start Record excerpts
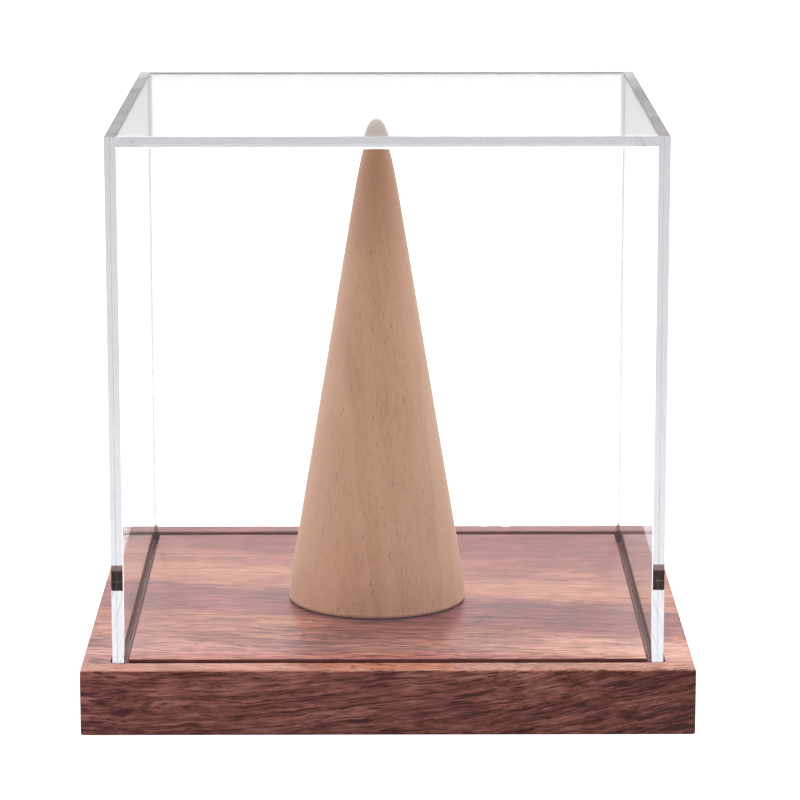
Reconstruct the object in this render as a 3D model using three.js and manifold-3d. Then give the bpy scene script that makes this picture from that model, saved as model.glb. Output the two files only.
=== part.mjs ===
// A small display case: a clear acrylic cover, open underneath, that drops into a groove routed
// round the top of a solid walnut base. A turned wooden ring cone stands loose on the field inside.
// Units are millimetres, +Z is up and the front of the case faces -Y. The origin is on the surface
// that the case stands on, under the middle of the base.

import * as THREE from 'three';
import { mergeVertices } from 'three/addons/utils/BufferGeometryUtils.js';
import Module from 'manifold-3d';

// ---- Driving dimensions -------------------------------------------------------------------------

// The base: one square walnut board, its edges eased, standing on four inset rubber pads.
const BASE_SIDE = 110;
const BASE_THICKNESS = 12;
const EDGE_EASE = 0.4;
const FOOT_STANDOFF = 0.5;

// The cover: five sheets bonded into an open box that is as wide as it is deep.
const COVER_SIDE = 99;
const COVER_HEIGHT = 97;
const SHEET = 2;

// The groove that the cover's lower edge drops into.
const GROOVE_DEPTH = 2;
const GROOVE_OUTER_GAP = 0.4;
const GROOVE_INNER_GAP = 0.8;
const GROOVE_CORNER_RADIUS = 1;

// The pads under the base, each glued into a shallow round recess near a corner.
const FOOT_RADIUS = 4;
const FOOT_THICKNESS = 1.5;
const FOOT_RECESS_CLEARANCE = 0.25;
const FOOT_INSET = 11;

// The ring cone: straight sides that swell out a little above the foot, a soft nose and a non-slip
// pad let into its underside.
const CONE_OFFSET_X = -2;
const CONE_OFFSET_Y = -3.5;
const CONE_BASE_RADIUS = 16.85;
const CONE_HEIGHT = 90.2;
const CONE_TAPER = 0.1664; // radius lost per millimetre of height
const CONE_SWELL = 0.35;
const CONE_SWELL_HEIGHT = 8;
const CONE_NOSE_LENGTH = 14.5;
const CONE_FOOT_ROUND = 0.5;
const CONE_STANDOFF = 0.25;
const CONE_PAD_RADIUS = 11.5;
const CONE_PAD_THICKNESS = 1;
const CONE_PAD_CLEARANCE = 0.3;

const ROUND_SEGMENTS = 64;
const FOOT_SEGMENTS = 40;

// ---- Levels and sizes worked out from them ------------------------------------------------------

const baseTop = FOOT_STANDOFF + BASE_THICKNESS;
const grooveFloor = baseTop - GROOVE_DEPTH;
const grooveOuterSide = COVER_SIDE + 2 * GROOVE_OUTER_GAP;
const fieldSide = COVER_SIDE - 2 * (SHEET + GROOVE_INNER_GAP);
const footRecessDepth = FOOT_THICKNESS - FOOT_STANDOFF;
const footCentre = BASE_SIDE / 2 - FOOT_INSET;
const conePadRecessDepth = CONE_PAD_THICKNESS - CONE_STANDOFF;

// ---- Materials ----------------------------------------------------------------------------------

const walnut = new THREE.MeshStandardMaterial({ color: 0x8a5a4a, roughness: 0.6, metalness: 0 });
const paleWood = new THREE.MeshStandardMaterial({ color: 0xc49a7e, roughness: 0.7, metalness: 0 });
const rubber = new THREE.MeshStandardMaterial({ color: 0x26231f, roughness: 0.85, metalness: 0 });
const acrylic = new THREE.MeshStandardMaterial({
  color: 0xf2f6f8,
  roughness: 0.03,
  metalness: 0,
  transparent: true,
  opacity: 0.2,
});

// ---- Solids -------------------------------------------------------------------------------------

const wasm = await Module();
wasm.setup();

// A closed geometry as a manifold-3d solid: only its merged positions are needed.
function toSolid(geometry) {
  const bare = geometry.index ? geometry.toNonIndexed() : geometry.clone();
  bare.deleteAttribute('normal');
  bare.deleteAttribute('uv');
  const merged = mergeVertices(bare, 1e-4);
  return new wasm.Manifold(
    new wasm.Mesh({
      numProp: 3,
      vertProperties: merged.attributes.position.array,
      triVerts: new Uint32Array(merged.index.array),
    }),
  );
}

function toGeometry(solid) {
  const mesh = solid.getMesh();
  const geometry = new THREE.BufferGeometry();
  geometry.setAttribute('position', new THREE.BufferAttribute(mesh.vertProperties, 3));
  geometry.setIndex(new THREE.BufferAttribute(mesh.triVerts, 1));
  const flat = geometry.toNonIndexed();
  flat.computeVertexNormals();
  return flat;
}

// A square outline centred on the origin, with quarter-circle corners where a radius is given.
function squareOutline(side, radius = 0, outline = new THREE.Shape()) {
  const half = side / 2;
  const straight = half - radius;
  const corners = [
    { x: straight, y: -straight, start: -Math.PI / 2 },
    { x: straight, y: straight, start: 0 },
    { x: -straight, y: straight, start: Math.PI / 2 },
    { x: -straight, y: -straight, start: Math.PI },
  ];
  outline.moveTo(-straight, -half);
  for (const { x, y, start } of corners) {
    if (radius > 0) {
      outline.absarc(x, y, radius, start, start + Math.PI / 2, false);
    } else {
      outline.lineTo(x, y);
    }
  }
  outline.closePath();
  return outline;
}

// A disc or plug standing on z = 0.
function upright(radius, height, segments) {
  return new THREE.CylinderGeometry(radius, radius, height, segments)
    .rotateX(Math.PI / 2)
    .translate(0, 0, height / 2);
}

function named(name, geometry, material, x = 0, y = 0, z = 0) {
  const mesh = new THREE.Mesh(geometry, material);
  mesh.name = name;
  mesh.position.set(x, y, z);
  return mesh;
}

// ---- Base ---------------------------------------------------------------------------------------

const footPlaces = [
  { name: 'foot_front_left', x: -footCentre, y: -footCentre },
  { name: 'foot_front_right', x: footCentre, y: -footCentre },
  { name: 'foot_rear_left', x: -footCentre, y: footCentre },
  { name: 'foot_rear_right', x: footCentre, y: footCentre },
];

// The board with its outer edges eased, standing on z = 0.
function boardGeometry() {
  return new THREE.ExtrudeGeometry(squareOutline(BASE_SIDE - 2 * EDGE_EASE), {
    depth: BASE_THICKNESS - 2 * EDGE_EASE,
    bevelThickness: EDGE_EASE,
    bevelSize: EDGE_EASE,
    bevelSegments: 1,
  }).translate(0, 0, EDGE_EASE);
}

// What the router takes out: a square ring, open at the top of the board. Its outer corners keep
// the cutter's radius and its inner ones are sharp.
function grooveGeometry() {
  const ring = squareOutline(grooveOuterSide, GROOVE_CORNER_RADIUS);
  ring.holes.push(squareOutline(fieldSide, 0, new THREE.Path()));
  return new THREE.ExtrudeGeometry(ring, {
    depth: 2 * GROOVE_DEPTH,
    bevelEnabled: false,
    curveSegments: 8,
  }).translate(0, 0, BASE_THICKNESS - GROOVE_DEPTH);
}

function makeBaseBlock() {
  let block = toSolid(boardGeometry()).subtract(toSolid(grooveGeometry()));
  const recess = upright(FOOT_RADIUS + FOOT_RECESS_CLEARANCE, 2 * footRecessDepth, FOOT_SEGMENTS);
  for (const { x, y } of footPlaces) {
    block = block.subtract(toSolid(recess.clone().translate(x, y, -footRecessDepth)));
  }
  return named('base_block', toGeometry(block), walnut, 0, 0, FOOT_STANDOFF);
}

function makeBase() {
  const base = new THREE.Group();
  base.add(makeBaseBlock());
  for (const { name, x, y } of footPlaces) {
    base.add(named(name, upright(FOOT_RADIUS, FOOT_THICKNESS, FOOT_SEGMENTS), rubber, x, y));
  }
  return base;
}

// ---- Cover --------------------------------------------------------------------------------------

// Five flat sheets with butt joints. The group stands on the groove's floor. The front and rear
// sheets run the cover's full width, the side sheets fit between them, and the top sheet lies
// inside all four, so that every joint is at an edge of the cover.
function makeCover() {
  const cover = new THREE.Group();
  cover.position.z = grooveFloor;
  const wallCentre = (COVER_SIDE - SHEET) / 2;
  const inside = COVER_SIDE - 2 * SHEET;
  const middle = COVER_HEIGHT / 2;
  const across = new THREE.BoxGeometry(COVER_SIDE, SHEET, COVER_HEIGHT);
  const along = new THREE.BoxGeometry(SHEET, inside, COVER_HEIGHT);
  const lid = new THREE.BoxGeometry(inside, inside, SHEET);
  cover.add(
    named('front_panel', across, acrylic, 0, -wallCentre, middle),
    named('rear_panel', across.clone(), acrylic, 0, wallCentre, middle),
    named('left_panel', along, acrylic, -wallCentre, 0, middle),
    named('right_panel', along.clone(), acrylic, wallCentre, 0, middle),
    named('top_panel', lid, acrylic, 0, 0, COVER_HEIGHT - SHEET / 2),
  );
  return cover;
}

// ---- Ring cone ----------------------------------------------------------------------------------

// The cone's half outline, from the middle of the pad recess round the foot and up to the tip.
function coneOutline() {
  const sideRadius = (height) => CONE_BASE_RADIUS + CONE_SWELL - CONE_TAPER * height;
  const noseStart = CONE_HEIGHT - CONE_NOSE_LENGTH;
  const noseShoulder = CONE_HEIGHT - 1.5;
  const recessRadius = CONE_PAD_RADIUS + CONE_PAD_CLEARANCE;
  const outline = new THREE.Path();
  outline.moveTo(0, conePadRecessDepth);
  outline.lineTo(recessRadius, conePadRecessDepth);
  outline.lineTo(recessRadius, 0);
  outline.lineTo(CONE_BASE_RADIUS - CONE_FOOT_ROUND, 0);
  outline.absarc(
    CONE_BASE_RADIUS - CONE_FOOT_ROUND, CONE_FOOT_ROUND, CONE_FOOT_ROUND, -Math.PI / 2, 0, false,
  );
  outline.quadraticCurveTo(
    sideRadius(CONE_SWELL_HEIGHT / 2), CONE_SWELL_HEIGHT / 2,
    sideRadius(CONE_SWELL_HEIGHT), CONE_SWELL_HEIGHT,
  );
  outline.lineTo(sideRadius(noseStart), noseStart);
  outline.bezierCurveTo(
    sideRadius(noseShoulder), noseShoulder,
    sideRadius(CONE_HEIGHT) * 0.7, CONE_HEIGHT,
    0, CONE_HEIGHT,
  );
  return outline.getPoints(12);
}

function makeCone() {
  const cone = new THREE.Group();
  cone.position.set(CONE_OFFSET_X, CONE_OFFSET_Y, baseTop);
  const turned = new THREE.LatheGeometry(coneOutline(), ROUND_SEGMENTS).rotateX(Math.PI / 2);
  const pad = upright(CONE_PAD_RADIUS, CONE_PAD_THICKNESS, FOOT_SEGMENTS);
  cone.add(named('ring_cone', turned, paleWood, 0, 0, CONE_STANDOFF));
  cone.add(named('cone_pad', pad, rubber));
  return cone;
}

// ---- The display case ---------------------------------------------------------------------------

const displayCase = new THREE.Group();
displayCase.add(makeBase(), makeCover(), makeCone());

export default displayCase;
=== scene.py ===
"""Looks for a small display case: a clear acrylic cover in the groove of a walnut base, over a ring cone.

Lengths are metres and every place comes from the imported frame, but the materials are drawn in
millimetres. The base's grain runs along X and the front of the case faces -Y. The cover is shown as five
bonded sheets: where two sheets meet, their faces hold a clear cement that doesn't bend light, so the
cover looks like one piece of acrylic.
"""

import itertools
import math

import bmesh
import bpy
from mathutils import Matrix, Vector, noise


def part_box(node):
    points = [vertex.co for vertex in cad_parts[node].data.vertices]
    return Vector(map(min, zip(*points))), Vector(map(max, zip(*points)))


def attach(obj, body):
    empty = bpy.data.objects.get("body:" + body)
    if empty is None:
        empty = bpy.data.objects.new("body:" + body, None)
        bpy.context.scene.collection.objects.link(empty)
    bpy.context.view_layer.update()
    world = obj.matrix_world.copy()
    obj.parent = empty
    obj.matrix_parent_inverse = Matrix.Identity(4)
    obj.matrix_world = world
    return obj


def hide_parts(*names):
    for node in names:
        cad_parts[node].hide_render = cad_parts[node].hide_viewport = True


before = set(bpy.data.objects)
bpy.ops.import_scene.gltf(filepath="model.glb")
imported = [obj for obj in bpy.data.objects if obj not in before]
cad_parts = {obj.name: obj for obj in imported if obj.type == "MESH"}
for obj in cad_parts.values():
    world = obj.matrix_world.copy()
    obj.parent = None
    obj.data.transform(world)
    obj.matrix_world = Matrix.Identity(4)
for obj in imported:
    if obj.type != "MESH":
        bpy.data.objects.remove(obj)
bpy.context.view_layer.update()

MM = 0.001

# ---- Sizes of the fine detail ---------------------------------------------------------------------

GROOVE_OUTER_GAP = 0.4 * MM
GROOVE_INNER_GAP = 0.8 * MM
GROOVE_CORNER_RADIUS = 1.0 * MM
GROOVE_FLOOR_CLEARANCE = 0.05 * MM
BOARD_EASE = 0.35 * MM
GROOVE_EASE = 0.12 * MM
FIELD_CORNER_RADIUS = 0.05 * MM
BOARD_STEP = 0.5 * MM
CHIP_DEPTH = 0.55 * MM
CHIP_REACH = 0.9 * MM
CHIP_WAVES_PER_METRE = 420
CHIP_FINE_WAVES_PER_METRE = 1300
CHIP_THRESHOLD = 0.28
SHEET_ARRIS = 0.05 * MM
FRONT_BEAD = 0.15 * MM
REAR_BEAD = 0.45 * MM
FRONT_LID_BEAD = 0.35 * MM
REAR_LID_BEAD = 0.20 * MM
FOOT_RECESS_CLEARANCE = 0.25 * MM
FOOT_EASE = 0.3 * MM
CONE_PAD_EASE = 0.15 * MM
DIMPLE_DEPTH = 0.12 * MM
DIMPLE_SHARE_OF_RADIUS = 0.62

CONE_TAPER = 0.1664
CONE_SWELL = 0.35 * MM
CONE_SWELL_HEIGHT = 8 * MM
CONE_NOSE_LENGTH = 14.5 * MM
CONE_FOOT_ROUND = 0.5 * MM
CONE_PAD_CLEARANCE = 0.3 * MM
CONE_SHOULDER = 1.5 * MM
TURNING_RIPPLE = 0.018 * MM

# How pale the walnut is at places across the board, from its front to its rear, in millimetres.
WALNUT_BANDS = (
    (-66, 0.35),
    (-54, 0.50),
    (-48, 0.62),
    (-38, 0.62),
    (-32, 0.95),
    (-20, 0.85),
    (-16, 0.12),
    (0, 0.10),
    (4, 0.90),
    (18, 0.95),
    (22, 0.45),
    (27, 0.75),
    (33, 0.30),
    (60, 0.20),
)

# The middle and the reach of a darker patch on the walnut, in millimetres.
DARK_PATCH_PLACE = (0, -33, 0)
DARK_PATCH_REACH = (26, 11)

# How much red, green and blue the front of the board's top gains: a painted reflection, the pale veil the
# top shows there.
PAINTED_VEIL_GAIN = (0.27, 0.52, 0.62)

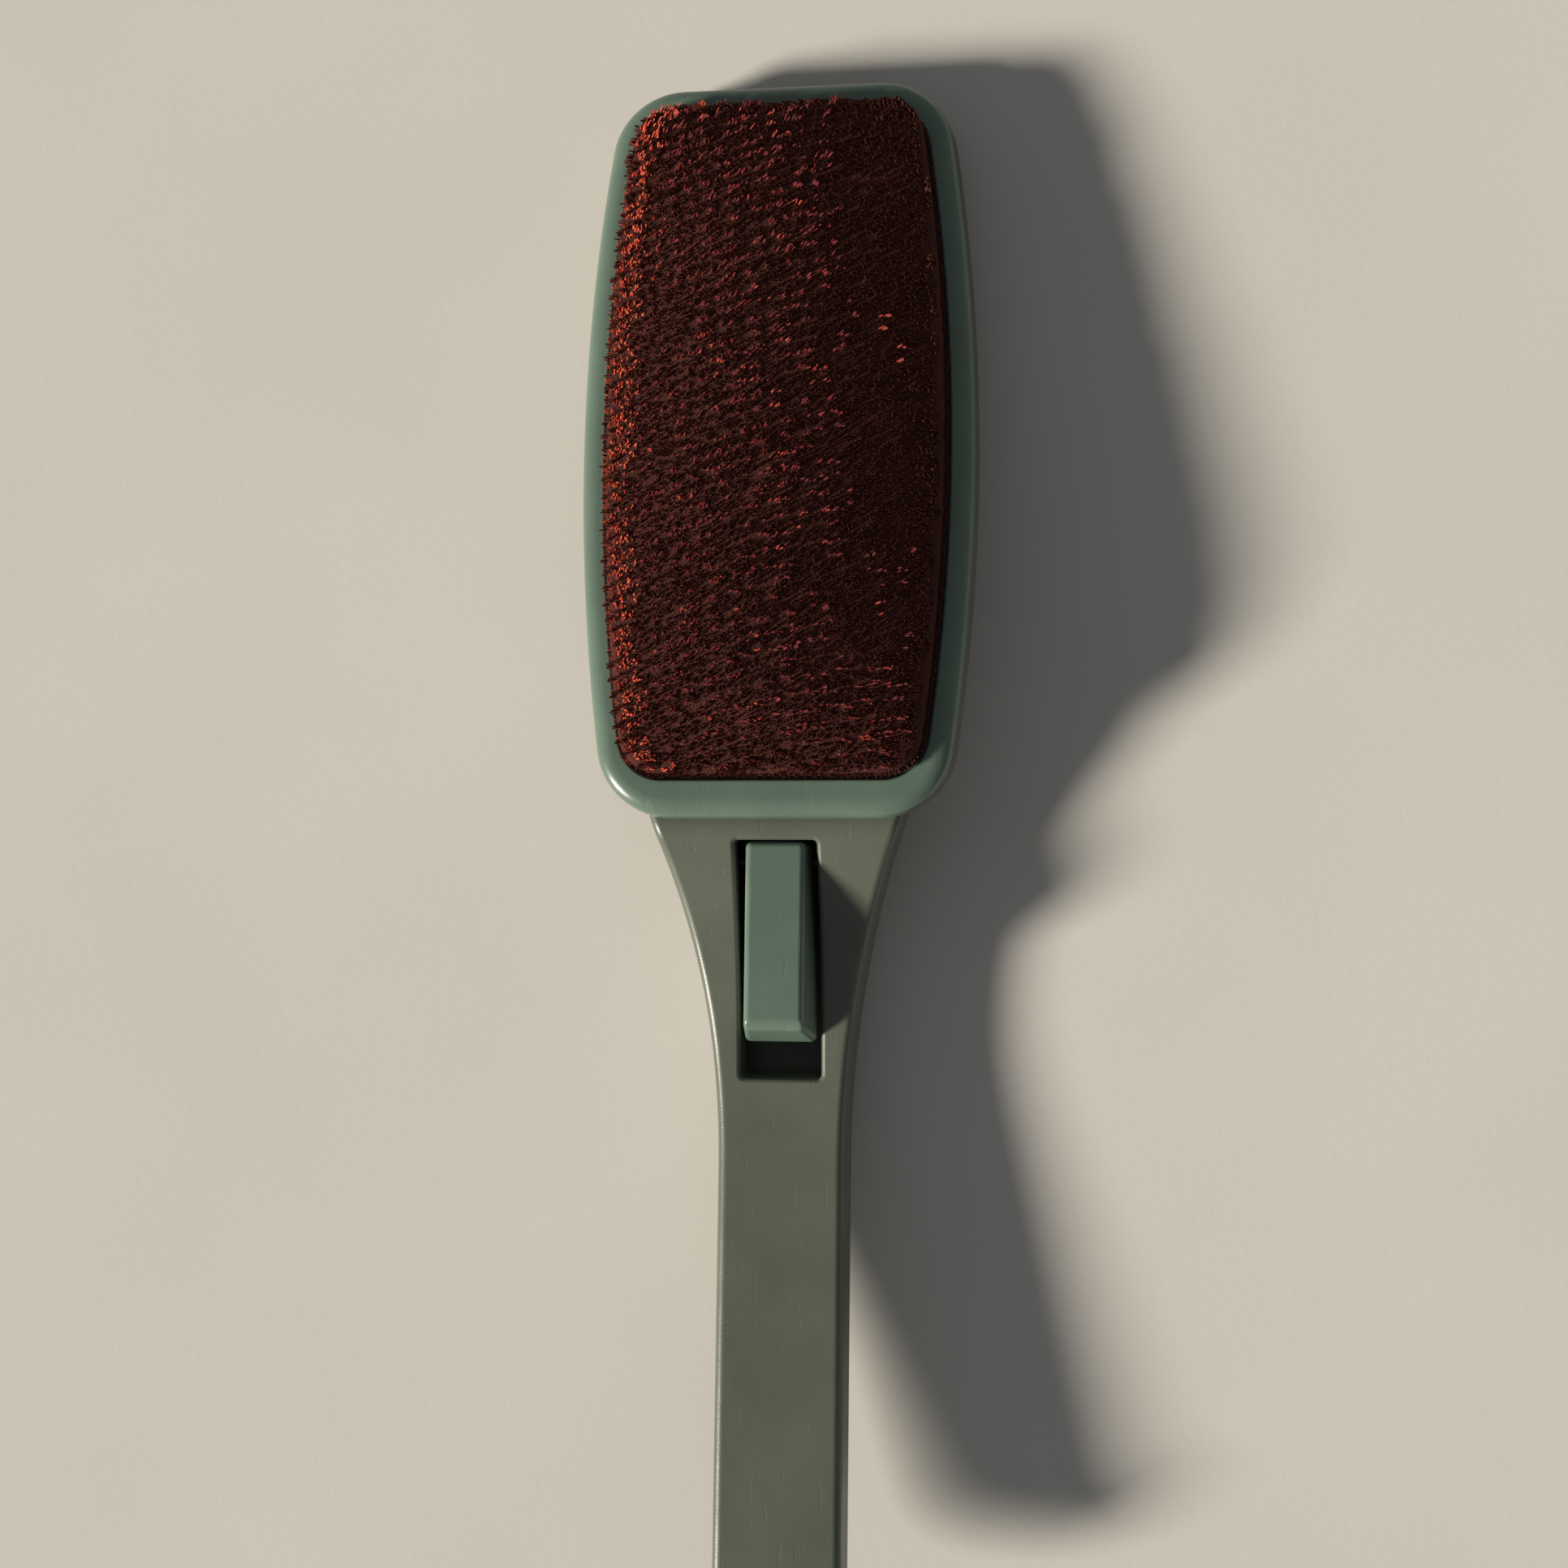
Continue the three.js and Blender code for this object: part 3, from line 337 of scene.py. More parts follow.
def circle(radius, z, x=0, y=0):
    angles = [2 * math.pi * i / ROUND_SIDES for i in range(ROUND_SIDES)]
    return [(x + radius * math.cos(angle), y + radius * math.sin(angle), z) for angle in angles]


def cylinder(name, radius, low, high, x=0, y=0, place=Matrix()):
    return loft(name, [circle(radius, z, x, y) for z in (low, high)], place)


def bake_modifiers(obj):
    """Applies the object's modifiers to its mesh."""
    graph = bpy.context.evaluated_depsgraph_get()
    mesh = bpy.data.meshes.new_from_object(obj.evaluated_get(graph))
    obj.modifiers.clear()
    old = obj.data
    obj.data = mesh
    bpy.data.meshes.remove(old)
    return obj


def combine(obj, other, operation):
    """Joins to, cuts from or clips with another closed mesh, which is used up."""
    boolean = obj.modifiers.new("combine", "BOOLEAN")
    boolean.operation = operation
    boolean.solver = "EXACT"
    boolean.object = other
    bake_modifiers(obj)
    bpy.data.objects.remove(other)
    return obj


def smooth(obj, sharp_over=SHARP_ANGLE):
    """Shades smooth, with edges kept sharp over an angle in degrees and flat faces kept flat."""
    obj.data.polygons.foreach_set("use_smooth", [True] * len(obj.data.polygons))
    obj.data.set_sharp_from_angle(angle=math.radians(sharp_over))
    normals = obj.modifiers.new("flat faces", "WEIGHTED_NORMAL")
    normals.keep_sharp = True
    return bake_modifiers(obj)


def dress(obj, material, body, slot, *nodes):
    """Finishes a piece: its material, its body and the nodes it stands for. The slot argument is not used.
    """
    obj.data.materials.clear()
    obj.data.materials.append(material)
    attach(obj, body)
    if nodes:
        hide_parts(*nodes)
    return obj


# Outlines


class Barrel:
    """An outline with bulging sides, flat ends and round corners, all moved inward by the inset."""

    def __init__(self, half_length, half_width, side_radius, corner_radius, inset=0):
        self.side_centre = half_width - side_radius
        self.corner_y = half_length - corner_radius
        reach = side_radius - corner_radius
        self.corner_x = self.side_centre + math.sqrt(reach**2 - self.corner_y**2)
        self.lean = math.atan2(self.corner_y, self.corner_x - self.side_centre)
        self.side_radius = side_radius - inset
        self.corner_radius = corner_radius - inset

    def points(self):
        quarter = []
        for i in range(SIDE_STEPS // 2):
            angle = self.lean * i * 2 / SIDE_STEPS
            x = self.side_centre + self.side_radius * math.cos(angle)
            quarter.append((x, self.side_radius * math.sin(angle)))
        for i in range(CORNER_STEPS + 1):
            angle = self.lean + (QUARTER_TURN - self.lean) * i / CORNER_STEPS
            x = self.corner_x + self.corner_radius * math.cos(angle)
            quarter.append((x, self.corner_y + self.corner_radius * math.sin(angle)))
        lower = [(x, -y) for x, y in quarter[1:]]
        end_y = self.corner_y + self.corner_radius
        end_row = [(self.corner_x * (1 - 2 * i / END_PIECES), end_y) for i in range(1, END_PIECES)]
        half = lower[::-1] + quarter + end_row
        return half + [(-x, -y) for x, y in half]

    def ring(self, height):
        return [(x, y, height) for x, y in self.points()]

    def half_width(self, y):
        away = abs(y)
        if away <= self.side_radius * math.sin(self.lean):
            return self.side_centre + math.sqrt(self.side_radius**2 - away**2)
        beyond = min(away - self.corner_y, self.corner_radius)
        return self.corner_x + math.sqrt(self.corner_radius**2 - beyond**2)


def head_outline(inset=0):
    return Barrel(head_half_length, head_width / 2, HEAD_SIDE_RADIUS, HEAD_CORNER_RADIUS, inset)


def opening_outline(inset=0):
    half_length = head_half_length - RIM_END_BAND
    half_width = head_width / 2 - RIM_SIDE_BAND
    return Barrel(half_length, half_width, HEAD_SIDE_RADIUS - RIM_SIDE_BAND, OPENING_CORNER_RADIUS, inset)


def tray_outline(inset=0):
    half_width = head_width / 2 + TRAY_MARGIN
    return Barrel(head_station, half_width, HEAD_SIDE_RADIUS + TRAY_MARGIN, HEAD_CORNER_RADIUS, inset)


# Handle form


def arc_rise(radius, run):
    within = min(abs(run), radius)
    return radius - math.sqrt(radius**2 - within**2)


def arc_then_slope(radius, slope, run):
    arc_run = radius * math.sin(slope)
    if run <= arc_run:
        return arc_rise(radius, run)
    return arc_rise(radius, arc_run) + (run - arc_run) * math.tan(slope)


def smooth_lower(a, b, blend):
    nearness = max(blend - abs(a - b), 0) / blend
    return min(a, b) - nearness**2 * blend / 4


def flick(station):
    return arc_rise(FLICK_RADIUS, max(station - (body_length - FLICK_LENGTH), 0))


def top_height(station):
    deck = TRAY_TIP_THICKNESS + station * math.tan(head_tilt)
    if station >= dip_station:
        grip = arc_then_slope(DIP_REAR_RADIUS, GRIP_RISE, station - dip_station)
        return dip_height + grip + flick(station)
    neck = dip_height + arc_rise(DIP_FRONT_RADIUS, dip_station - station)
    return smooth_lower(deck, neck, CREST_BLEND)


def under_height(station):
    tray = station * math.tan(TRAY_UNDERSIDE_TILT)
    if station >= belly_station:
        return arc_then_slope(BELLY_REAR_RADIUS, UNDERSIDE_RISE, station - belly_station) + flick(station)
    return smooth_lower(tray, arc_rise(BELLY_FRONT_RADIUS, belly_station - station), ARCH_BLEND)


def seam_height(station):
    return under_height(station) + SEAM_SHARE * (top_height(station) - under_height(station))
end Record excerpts
__What to do__. Above are the entries. Quote exactly the lines from the one bearing "---- The display" through the one bearing "before = set(bpy.data.objects)".

__Solution__.
// ---- The display case ---------------------------------------------------------------------------

const displayCase = new THREE.Group();
displayCase.add(makeBase(), makeCover(), makeCone());

export default displayCase;
=== scene.py ===
"""Looks for a small display case: a clear acrylic cover in the groove of a walnut base, over a ring cone.

Lengths are metres and every place comes from the imported frame, but the materials are drawn in
millimetres. The base's grain runs along X and the front of the case faces -Y. The cover is shown as five
bonded sheets: where two sheets meet, their faces hold a clear cement that doesn't bend light, so the
cover looks like one piece of acrylic.
"""

import itertools
import math

import bmesh
import bpy
from mathutils import Matrix, Vector, noise


def part_box(node):
    points = [vertex.co for vertex in cad_parts[node].data.vertices]
    return Vector(map(min, zip(*points))), Vector(map(max, zip(*points)))


def attach(obj, body):
    empty = bpy.data.objects.get("body:" + body)
    if empty is None:
        empty = bpy.data.objects.new("body:" + body, None)
        bpy.context.scene.collection.objects.link(empty)
    bpy.context.view_layer.update()
    world = obj.matrix_world.copy()
    obj.parent = empty
    obj.matrix_parent_inverse = Matrix.Identity(4)
    obj.matrix_world = world
    return obj


def hide_parts(*names):
    for node in names:
        cad_parts[node].hide_render = cad_parts[node].hide_viewport = True


before = set(bpy.data.objects)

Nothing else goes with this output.